Korea’s stock market is writing new history. On May 4th, the Korea Composite Stock Price Index, or KOSPI, recorded its highest figure in 62 years since it opened in 1956. The benchmark KOSPI seems to be on an upward trend after being stuck in similar levels for the past six years. We will take a closer look at why the KOSPI has been on the rise and how the index will move in the future with Lee Sun-yeob of Shinhan Investment Corp.

The KOSPI seemed like it was locked in a box for the past six years as there was no big change in the figure. That’s why it was nicknamed “boxPI”, but now we can say that it has escaped from that box. The market flow had been too steady, but now that we are seeing an upward trend, it may signify there has been a significant event in the economy. The global economy has been reliant on expansionary measures for the past six years, but these pump-priming efforts are slowly coming to an end and the economy seems to have built up some resilience leading to the upward trend. So, this is meaningful in that it may signify a positive change for the economy.

The KOSPI plummeted to the 800 range following the global economic crisis of 2008, recovering to the 1600s in 2009 and the 2000s in 2010. After hitting 2228.96 on May 2 2011, the KOSPI was unable to increase any further and remained in a box, moving up and down between 1700 to 2200. However on April 26th, the KOSPI finally hit over 2,200 closing at 2,207.84 and on May 4th, the benchmark index closed at 2,241.24, beating the previous record high set on May 2, 2011. So, what is the background behind this upward trend?

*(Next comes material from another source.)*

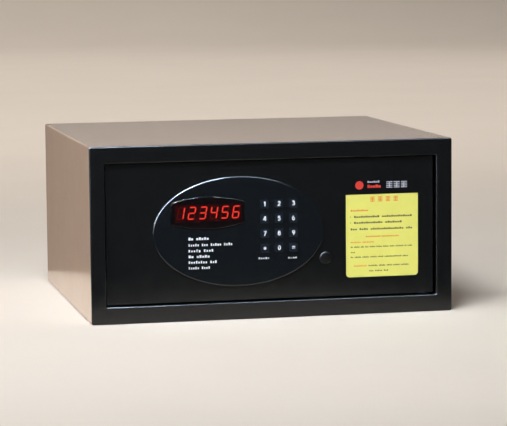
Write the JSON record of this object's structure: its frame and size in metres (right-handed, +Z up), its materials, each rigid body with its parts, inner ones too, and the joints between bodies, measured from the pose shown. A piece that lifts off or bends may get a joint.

The reason behind the latest upward trend is an increase in corporate profits. Just looking at this year alone, corporate profits are expected to exceed 100 trillion won based on the KOSPI and this is a record high. We are looking at corporate performances for the first quarter and they are looking good so far. Our standards had been low due to the row with China over THAAD and the global economic slump, but domestic companies, including Samsung Electronics, did better than expected. The reason why companies performed better is because the global economy is improving. The US recently raised its interest rate and the Fed has been stopping its pump-priming measures, so we can say the US economy is on the path to recovery. Meanwhile, the Chinese economy finished restructuring and its growth rate recovered to reach 6.9 percent in the first quarter, positively influencing Korea's economy. Also, the biggest factor is that Korean exports have been growing due to the recovering global economy.

A boom in exports and the good performance of listed company have boosted the KOSPI. With the recovering global economy, exports of semiconductors, petrochemicals, vessels, and regular machinery grew sharply, allowing exports to reach 51 billion dollars in April. It was the second largest monthly export volume ever recorded. With such brisk exports, over 10% of companies that announced their first quarter performances said they did better than expected. With more companies reporting this sort of "earnings surprise," more foreign investment is flooding in.

As of the first week of May this year, foreigners were net buyers, purchasing 6.3 trillion won and pushing the main index up. As of now, foreigners account for 33% of the total market cap, which is approximately 550 trillion won. Considering that domestic profits are likely to improve and that the won is likely to show additional strength against the dollar while the US and China are both on a recovery track, foreigners are likely to continue to be net buyers. This is likely to help the KOSPI rise even further.

North Korea's nuclear test and increased tension on the Korean Peninsula led foreigners to become net sellers from April 1st through 19th as they sold 822 billion won in the KOSPI market. However, with recent domestic and international economic institutions upgrading Korea's economic growth forecast, improved corporate earnings reports, the declining won to dollar exchange rate, and other favorable signs all encouraging foreign investors to turn into net buyers again, this has strengthened the KOSPI. So, will these conditions continue?

Looking at the current situation, it seems conditions could continue to improve. Normally the stock market is the business-leading index. When the stock market reaches a peak, it signifies that the economy is improving. Looking at the economic situation now, it's in the early stages of recovery, so if the economic recovery becomes more concrete, the KOSPI will be hitting figures much higher than current levels. Looking at this year, there are forecasts that the KOSPI can go up to 2,350 points.

The Korean stock market has another factor that could lead to an upturn - the establishment of a new government. After the presidential election takes place on May 9, a new government will be organizing supplementary budgets and doing its best to revitalize the economy. Through those efforts, the Korean stock market is poised for additional upturns for a bullish run. However, there are still risks that lie ahead.

Despite these positive forecasts, there are also many uncertainties. First of all, Donald Trump's policies have been continuously changing. For example, Trump has said he wants to renegotiate the U.S.-Korea Free Trade Agreement, which could have a negative impact on the local stock market. There is also the geopolitical risk related to North Korea's nuclear weapons program, which could continuously affect the stock market in a negative way.

The KOSPI has been on an upward trend, but this could change at any time with more pressure from the Trump administration to renegotiate the U.S.-Korea Free Trade Agreement or to transfer the cost of THAAD to Korea. North Korea's nuclear issue is another cause for concern. However, as emerging markets and developed countries are all showing signs of economic improvement, we should take a wait-and-see attitude towards the current boom in Korea's stock market.